** BEGIN **

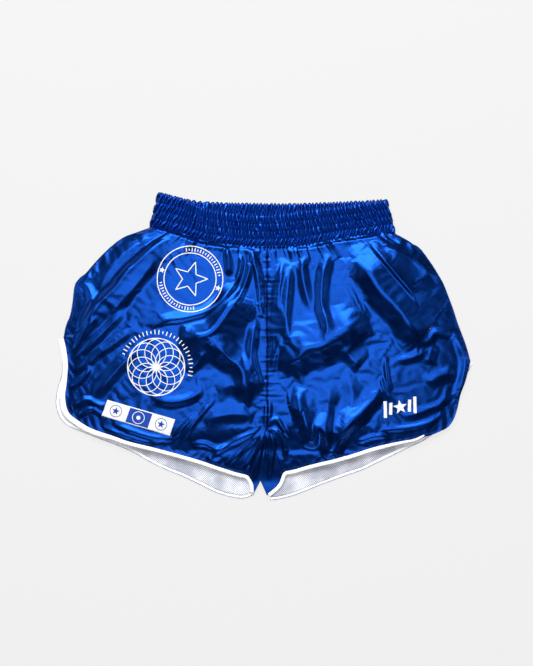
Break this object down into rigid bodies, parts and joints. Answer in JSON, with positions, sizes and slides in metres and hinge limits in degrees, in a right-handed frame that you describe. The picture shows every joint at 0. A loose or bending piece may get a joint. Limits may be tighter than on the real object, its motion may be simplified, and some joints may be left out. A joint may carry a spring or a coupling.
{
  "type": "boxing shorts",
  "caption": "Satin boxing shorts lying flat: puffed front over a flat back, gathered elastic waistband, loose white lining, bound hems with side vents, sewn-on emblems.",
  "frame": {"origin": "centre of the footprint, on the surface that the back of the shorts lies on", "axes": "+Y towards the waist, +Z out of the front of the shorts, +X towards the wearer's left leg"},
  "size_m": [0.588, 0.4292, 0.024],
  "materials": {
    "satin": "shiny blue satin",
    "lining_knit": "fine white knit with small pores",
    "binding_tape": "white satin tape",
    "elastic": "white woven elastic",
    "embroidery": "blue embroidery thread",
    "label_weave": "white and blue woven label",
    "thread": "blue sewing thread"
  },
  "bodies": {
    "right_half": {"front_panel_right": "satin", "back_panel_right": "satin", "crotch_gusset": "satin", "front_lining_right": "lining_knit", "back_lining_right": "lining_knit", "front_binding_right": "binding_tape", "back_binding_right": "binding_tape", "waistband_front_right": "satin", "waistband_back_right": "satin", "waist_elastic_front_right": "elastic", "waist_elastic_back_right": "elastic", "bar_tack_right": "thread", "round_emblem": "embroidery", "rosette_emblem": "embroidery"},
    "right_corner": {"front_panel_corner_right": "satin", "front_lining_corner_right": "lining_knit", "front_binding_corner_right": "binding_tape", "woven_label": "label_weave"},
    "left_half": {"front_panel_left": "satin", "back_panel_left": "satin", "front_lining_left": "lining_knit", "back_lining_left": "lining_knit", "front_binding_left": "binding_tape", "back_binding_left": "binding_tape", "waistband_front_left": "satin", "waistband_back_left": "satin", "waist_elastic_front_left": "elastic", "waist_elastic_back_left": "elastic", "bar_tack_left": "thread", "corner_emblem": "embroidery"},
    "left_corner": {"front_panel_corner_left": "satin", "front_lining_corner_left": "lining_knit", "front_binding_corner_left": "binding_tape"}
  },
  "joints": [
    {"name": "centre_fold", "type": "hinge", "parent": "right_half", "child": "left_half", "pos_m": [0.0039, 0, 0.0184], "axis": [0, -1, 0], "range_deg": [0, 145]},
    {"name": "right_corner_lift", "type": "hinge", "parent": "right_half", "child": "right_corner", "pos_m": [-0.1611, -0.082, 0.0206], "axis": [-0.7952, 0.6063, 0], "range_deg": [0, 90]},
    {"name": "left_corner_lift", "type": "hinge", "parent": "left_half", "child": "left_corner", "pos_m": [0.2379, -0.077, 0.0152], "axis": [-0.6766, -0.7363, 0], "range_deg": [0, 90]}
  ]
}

** END **

WHAT THE TASK ASKS: Reproduce the full listing word for word.

EXERCISE ANSWER:
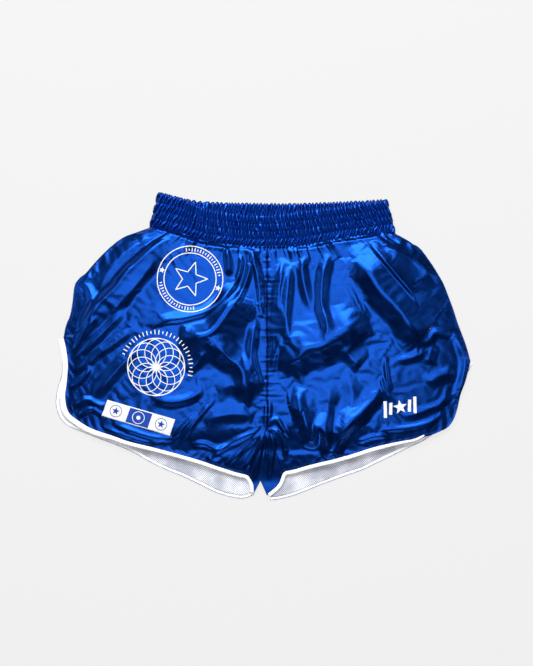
Break this object down into rigid bodies, parts and joints. Answer in JSON, with positions, sizes and slides in metres and hinge limits in degrees, in a right-handed frame that you describe. The picture shows every joint at 0. A loose or bending piece may get a joint. Limits may be tighter than on the real object, its motion may be simplified, and some joints may be left out. A joint may carry a spring or a coupling.
{
  "type": "boxing shorts",
  "caption": "Satin boxing shorts lying flat: puffed front over a flat back, gathered elastic waistband, loose white lining, bound hems with side vents, sewn-on emblems.",
  "frame": {"origin": "centre of the footprint, on the surface that the back of the shorts lies on", "axes": "+Y towards the waist, +Z out of the front of the shorts, +X towards the wearer's left leg"},
  "size_m": [0.588, 0.4292, 0.024],
  "materials": {
    "satin": "shiny blue satin",
    "lining_knit": "fine white knit with small pores",
    "binding_tape": "white satin tape",
    "elastic": "white woven elastic",
    "embroidery": "blue embroidery thread",
    "label_weave": "white and blue woven label",
    "thread": "blue sewing thread"
  },
  "bodies": {
    "right_half": {"front_panel_right": "satin", "back_panel_right": "satin", "crotch_gusset": "satin", "front_lining_right": "lining_knit", "back_lining_right": "lining_knit", "front_binding_right": "binding_tape", "back_binding_right": "binding_tape", "waistband_front_right": "satin", "waistband_back_right": "satin", "waist_elastic_front_right": "elastic", "waist_elastic_back_right": "elastic", "bar_tack_right": "thread", "round_emblem": "embroidery", "rosette_emblem": "embroidery"},
    "right_corner": {"front_panel_corner_right": "satin", "front_lining_corner_right": "lining_knit", "front_binding_corner_right": "binding_tape", "woven_label": "label_weave"},
    "left_half": {"front_panel_left": "satin", "back_panel_left": "satin", "front_lining_left": "lining_knit", "back_lining_left": "lining_knit", "front_binding_left": "binding_tape", "back_binding_left": "binding_tape", "waistband_front_left": "satin", "waistband_back_left": "satin", "waist_elastic_front_left": "elastic", "waist_elastic_back_left": "elastic", "bar_tack_left": "thread", "corner_emblem": "embroidery"},
    "left_corner": {"front_panel_corner_left": "satin", "front_lining_corner_left": "lining_knit", "front_binding_corner_left": "binding_tape"}
  },
  "joints": [
    {"name": "centre_fold", "type": "hinge", "parent": "right_half", "child": "left_half", "pos_m": [0.0039, 0, 0.0184], "axis": [0, -1, 0], "range_deg": [0, 145]},
    {"name": "right_corner_lift", "type": "hinge", "parent": "right_half", "child": "right_corner", "pos_m": [-0.1611, -0.082, 0.0206], "axis": [-0.7952, 0.6063, 0], "range_deg": [0, 90]},
    {"name": "left_corner_lift", "type": "hinge", "parent": "left_half", "child": "left_corner", "pos_m": [0.2379, -0.077, 0.0152], "axis": [-0.6766, -0.7363, 0], "range_deg": [0, 90]}
  ]
}